There are a couple of things that are still unclear to me, and have some questions:
1. Do I need to create single line images from each image I have? (~3000)
2. would it help if I create ground-truth text files - for the entire image, or should I create only for a single line? (that is I must have tiff, box and ground-truth files for each image)
3. some of the words in my images are not found in the eng.training_files.txt, as such would it speed up/help if I add them?
4. is there a way to do fine tuning with my own images and my own eng.training_files.txt data, without running tesstrain.sh?
I could not find details about how to train/fine tune with own tif/box. Meaning, I have created a folder with my data, and passed it to tesstrain.sh via my_box_tiff_dir, but it's not using those, from what I can tell, as it creates synth data.
As said above, it's unclear to me if I need to generate the ground-truth data as well, do I still need to fiddle/fix the box files, etc.
Sorry if I asked too many questions, I've invested so much time in it, and I'm not sure where exactly I'm doing wrong.

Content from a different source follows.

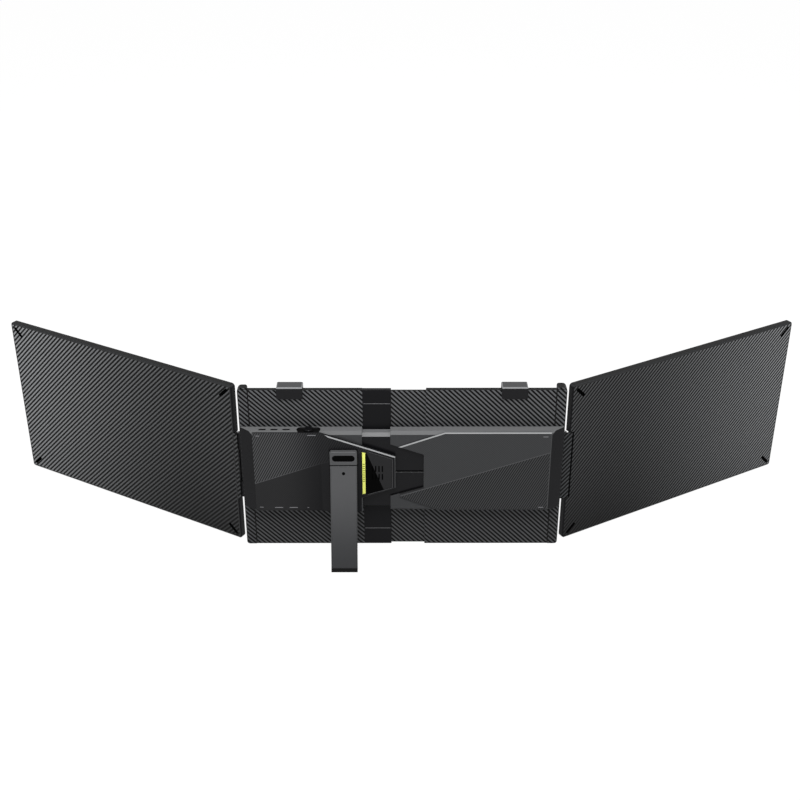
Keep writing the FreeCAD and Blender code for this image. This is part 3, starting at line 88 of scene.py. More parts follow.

I've followed the steps in few of the questions posted in this group, and I am getting decent results, however, they are not as good as using the traineddata_best on its own.
Steps I've done were:
Method 1
1. create box files via lstmbox and fix any mistakes - tesseract img.tif img --dpi 600 lstmbox
2. extract lstm from eng.traneddata_best
3. run lstmtraining for fine tuning - lstmtraining --continue from...
4. generate eng.traineddata - lstmtraining stop...
Method 2
1. create box files via lstmbox and fix any mistakes - tesseract img.tif img --dpi 600 lstmbox
2. create lstmf files - tesseract img.tif img --dpi 600 lstm.train
3. extract unicharset - unicharset_extractor *.box
4. shapeclustering -F font_properties -U unicharset *.tr
5. mftraining -F font_properties -U unicharset -O eng.unicharset *.tr
6. cntraining *.tr
7. rename inttemp, normproto, pffmtable, shapetable
8. combine_tessdata eng.
Thank you for your support and help with my endeavor.